Any changes to documentation will be reviewed by maintainers for the quality criteria mentioned below. Only after the review is sucessful will the changes be merged. The review validates:

  • Technical accuracy and sufficient depth: The document matches implemented behaviour and guides are executable.
  • Completeness: All affected changes are documented.
  • Readability: The documentation is free of typos and grammatical errors.
  • Style and Inclusivity: Language follows the project's expectations and quality criteria, all images have appropriate alt text descriptions for people using screen readers.

In cases where there is a Documentation Lead, this person must review changes to documentation for their adherence to the project's quality markers.

In cases where there is no dedicated Documentation Lead, documentation changes must be reviewed by other team members and tweaked according to their feedback until unanimous agreement is reached.

Quality Markers

All documentation should have a professional and inclusive tone. Gender-neutral language (like they/them or role based nouns like "maintainer", "developer" or "user") should be used. Language specific idioms common amongst native speakers should be avoided and project specific abbreviations should always link to their respective Glossar section.

Documentation should go into appropriate detail for the intended autience (i.e. Users or Developers) and not omit any details or become vague when talking about specific topics.

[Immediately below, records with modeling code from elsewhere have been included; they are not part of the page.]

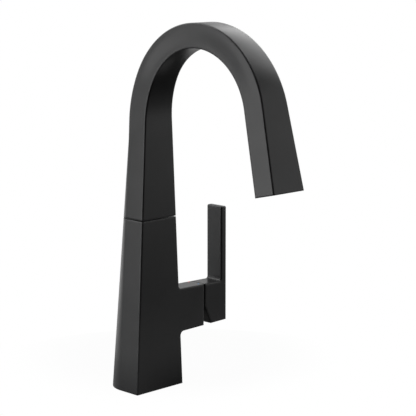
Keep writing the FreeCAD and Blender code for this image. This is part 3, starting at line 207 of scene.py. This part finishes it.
def steel():
    finish = Finish("turned_steel", (0.58, 0.58, 0.58), 0.28, metallic=1.0)
    finish.vary_roughness(90.0, 0.22, 0.34)
    finish.grain(60.0, 0.00002, 0.4, stretch=(1.0, 1.0, 30.0))
    return finish.material


def seal_rubber():
    finish = Finish("seal_rubber", (0.022, 0.022, 0.022), 0.7, specular=0.3)
    finish.vary_roughness(120.0, 0.62, 0.78)
    finish.grain(800.0, 0.00004, 0.6)
    return finish.material


def enamel(name, dark, light):
    """The filled dot of a mark."""
    finish = Finish(name, light, 0.35, specular=0.1)
    finish.vary_colour(600.0, dark, light)
    finish.grain(1500.0, 0.000008, 0.5)
    return finish.material


finishes = {
    "satin_black": satin_black(),
    "black_plastic": black_plastic(),
    "grey_plastic": grey_plastic(),
    "white_plastic": white_plastic(),
    "hose_plastic": hose_plastic(),
    "ceramic": ceramic(),
    "brass": brass(),
    "steel": steel(),
    "seal_rubber": seal_rubber(),
    "hot_red": enamel("hot_red_enamel", (0.80, 0.015, 0.010), (0.95, 0.025, 0.018)),
    "cold_blue": enamel("cold_blue_enamel", (0.03, 0.22, 0.52), (0.05, 0.27, 0.60)),
}
for part in frame["record"]["subparts"]:
    mesh = frame["nodes"][part["node"]].data
    mesh.materials.clear()
    mesh.materials.append(finishes[part["material_slot"]])


# ---- deck, studio and lamps

DECK_MIDDLE, DECK_RADIUS = (0.0, -0.05, 0.0), 0.26
PAINTED_SHADOW_SPOT = (0.10, 0.11, 0.0)      # from the deck's middle, beyond the handle: a painted shadow, where the deck's glow is taken away so it is dark in reflections
PAINTED_SHADOW_SPOT_EDGE = (0.09, 0.19)      # radii at which it starts to fade and is gone
SHADOW_KEPT = 0.03                 # the part of the deck's own paint that the camera sees
BEHIND = (0.7071, 0.7071, 0.0)     # the way the camera looks, along the deck
WHITE = (1.0, 1.0, 1.0, 1.0)


def seen_directly(tree):
    """1 for what the camera sees, straight, in a reflection or through glass."""
    path = tree.nodes.new("ShaderNodeLightPath")
    mirrored = larger(tree, path.outputs["Is Camera Ray"], path.outputs["Is Glossy Ray"])
    return larger(tree, mirrored, path.outputs["Is Transmission Ray"])


def lay_deck():
    """A pale round deck that keeps the object's faint soft shadow in its paint and fades into the
    white background; round a spot beyond the handle its glow gives way to its dark paint, a
    painted shadow that shows faintly to the camera and strongly in reflections.
    """
    bpy.ops.mesh.primitive_circle_add(vertices=96, radius=DECK_RADIUS, fill_type="NGON",
                                      location=DECK_MIDDLE)
    floor = bpy.context.object
    floor.name = "pale_deck"
    material = bpy.data.materials.new("pale_deck_paint")
    material.use_nodes = True
    tree = material.node_tree
    paint = tree.nodes["Principled BSDF"]
    paint.inputs["Base Color"].default_value = (0.12, 0.12, 0.12, 1.0)
    paint.inputs["Roughness"].default_value = 0.8
    paint.inputs["Specular IOR Level"].default_value = 0.2
    glow = tree.nodes.new("ShaderNodeEmission")
    glow.inputs["Color"].default_value = WHITE
    place = tree.nodes.new("ShaderNodeTexCoord")
    distance = tree.nodes.new("ShaderNodeVectorMath")
    distance.operation = "DISTANCE"
    distance.inputs[1].default_value = PAINTED_SHADOW_SPOT
    tree.links.new(place.outputs["Object"], distance.inputs[0])
    path = tree.nodes.new("ShaderNodeLightPath")
    # Painted shadow round the spot: the glow falls to 0.97 for the camera and to 0.05 in
    # reflections, and the dark paint shows instead
    least = spread(tree, path.outputs["Is Camera Ray"], 0.0, 1.0, 0.05, 1.0 - SHADOW_KEPT)
    share = spread(tree, distance.outputs["Value"], *PAINTED_SHADOW_SPOT_EDGE, 0.0, 1.0)
    tree.links.new(least, share.node.inputs["To Min"])
    mix = tree.nodes.new("ShaderNodeMixShader")
    tree.links.new(product(tree, share, seen_directly(tree)), mix.inputs["Fac"])
    tree.links.new(paint.outputs["BSDF"], mix.inputs[1])
    tree.links.new(glow.outputs["Emission"], mix.inputs[2])
    tree.links.new(mix.outputs["Shader"], tree.nodes["Material Output"].inputs["Surface"])
    floor.data.materials.append(material)


def light_studio():
    """White behind everything, and a studio that is dim on the photographer's side and below."""
    world = bpy.data.worlds.new("studio")
    bpy.context.scene.world = world
    world.use_nodes = True
    tree = world.node_tree
    background = tree.nodes["Background"]
    background.inputs["Color"].default_value = WHITE
    place = tree.nodes.new("ShaderNodeTexCoord")
    behind = tree.nodes.new("ShaderNodeVectorMath")
    behind.operation = "DOT_PRODUCT"
    behind.inputs[1].default_value = BEHIND
    tree.links.new(place.outputs["Generated"], behind.inputs[0])
    height = tree.nodes.new("ShaderNodeSeparateXYZ")
    tree.links.new(place.outputs["Generated"], height.inputs[0])
    far_side = spread(tree, behind.outputs["Value"], -0.20, 0.35, 0.05, 1.0)
    not_below = spread(tree, height.outputs["Z"], -0.56, -0.36, 0.05, 1.0)
    level = spread(tree, seen_directly(tree), 0.0, 1.0, 0.45, 1.0)
    lit = product(tree, product(tree, far_side, not_below), level)
    path = tree.nodes.new("ShaderNodeLightPath")
    strength = larger(tree, lit, path.outputs["Is Camera Ray"])
    tree.links.new(strength, background.inputs["Strength"])


# each with its place, the point it is aimed at, its width and height in metres, and its watts
SOFTBOXES = {
    "left_softbox": ((-1.15, 0.49, 0.24), (0.0, -0.06, 0.22), (0.80, 0.85), 17.4),
    "rear_left_softbox": ((-0.24, 1.13, 0.22), (0.0, 0.0, 0.18), (0.75, 0.80), 3.5),
    "top_softbox": ((0.32, -0.36, 1.45), (0.0, -0.10, 0.36), (0.70, 0.70), 7.5),
    "rear_softbox": ((-0.42, 0.62, 1.12), (0.0, -0.08, 0.34), (1.10, 0.90), 18.0),
    "overhead_softbox": ((1.03, 0.05, 1.08), (0.0, -0.10, 0.33), (1.30, 0.80), 10.0),
    "right_softbox": ((0.90, -1.06, 0.40), (0.0, -0.10, 0.25), (0.80, 1.00), 4.4),
}


def hang_softbox(name, place, aim, size, power):
    bpy.ops.object.light_add(type="AREA", location=place)
    lamp = bpy.context.object
    lamp.name = name
    lamp.data.shape = "RECTANGLE"
    lamp.data.size, lamp.data.size_y = size
    lamp.data.energy = power
    lamp.visible_camera = False
    steer = Vector(aim) - Vector(place)
    lamp.rotation_euler = steer.to_track_quat("-Z", "Y").to_euler()


lay_deck()
light_studio()
for name, settings in SOFTBOXES.items():
    hang_softbox(name, *settings)


# ---- camera, at the photograph's angle

CAMERA_PLACE = (-0.9966, -1.0908, 0.4410)
CAMERA_TILT, CAMERA_TURN = 80.05, -45.0    # degrees: 9.95 down from level, towards +X +Y
CAMERA_LENS, CAMERA_SENSOR = 129.81, 36.0


def set_camera():
    bpy.ops.object.camera_add(location=CAMERA_PLACE)
    camera = bpy.context.object
    camera.rotation_euler = (math.radians(CAMERA_TILT), 0.0, math.radians(CAMERA_TURN))
    camera.data.lens = CAMERA_LENS
    camera.data.sensor_width = CAMERA_SENSOR
    bpy.context.scene.camera = camera


set_camera()
bpy.context.scene.view_settings.view_transform = "Standard"
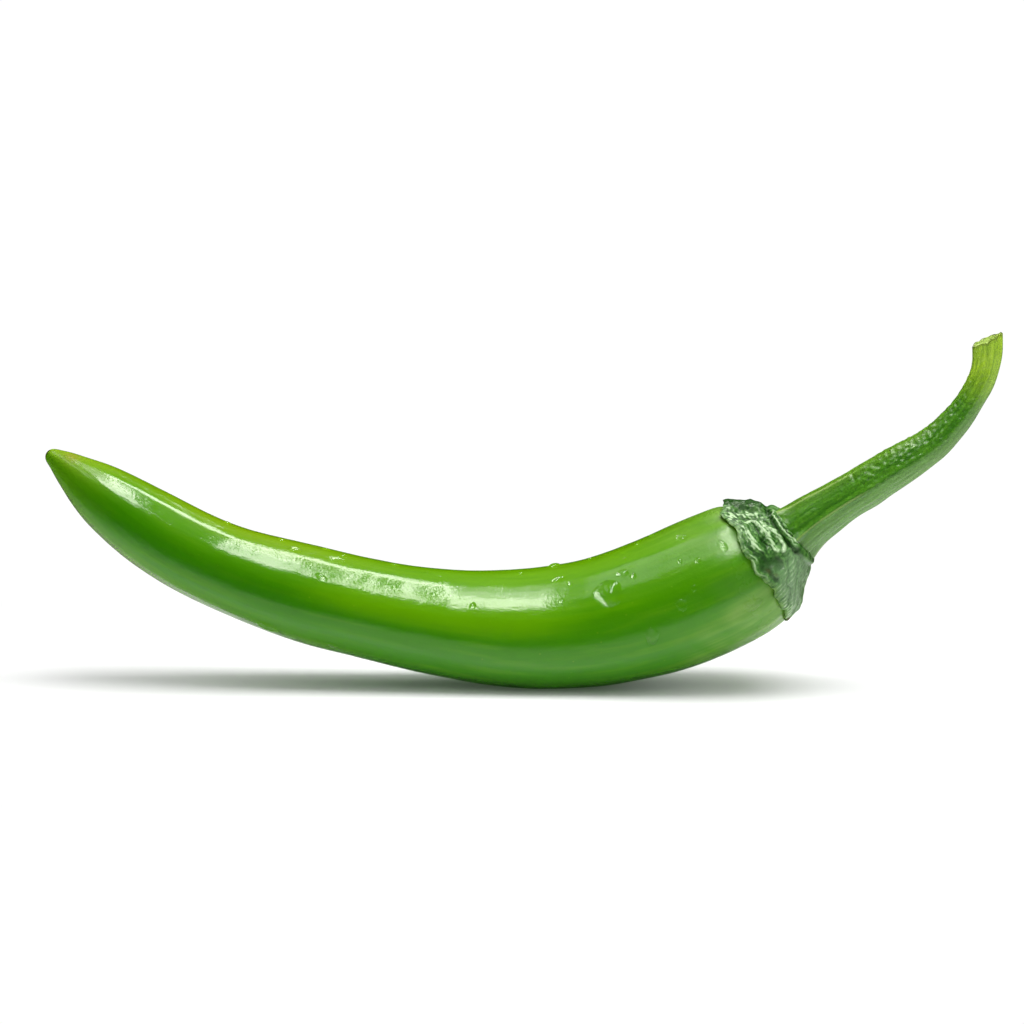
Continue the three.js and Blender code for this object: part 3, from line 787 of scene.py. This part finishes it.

If a feature is not yet implemented or there are currently known bugs or Issues, a "Known Issues" section should be appended to the bottom of the document listing these issues and their corresponding GitHub issue if applicable.

Include expected output or other steps which the reader can use to verify operation outcomes in any instructional guides.

Use examples liberally across the documentation for any document that advises readers to action.

Version Compatibility

Features that only apply to a specific versions of gardenlinux or supporting tools should be marked as such using admonishments.

Breaking changes between version should be indicated in a appropriately colored warning or info box at the top of the document.